One thing that bothers me about this debate, is that even after we establish that games are or can be art, we then tend to start talking about if some games are "more" art than other games. I find this completely ridiculous. You wouldn't compare the Mona Lisa and Starry Night on a scale of art to more art. Where does this idea that art is a scale even come from? There can be good art and bad art I guess, art that you do or do not like. But to say that one piece of work is more artistic than another seems so vague and contrived. There isn't really any criteria you can universally apply to that type of an argument, because judgement of art largely comes from what each individual feels about it.
For me personally, the more i blur the lines that divide my own production (I've produced sculptures, paintings, videos, installation as well as working as an museum exhibition designer and am currently working on my first game) The more I realise that there are no dividing lines.
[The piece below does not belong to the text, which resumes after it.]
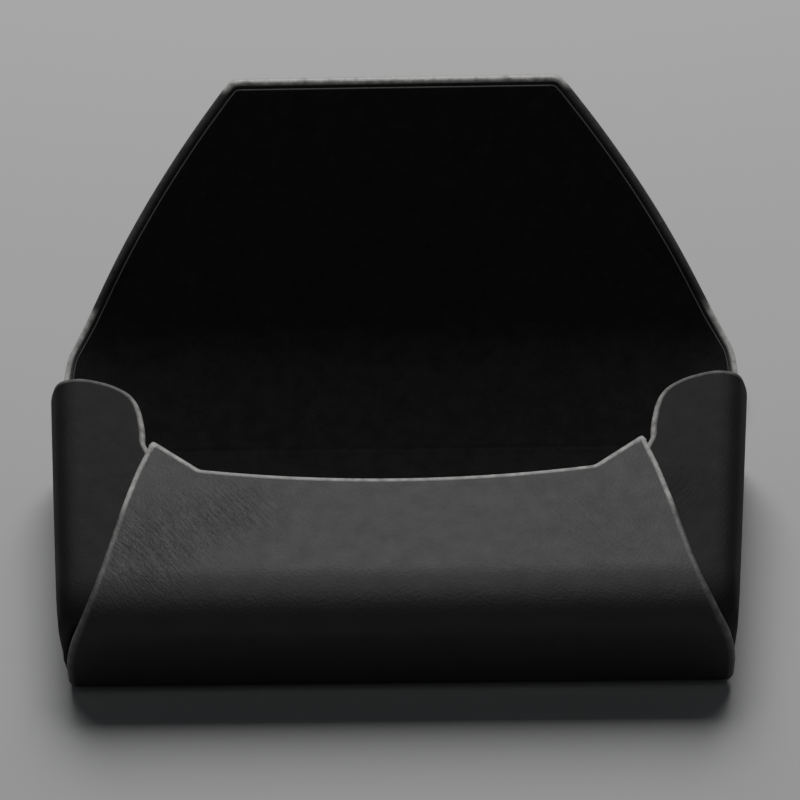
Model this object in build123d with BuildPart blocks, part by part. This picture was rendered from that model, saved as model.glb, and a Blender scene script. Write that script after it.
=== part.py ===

The contemporary fine art world quite jealously guards its borders and maintains a mystique in order to maintain prices and uphold its business model. And that's what it is, a business model to sell unique objects. None of which are necessarily more conceptually valid than any commercial times. At least this is my current point of view.
On a separate note, all of the game designers that I've seen being referenced as saying that they don't make art are Japanese. I was reading in a book on Takashi Murakami (can't find a web reference, but I'm pretty sure it was essays inthe back of http://www.amazon.com/Summon-Monsters-Open-Door-Heal/dp/4939148033) about the struggle of his early career in terms of developing a western style market for contemporary art in Japan, which (apparently) until fairly recently viewed art in a more more restrictive and traditional way than the west.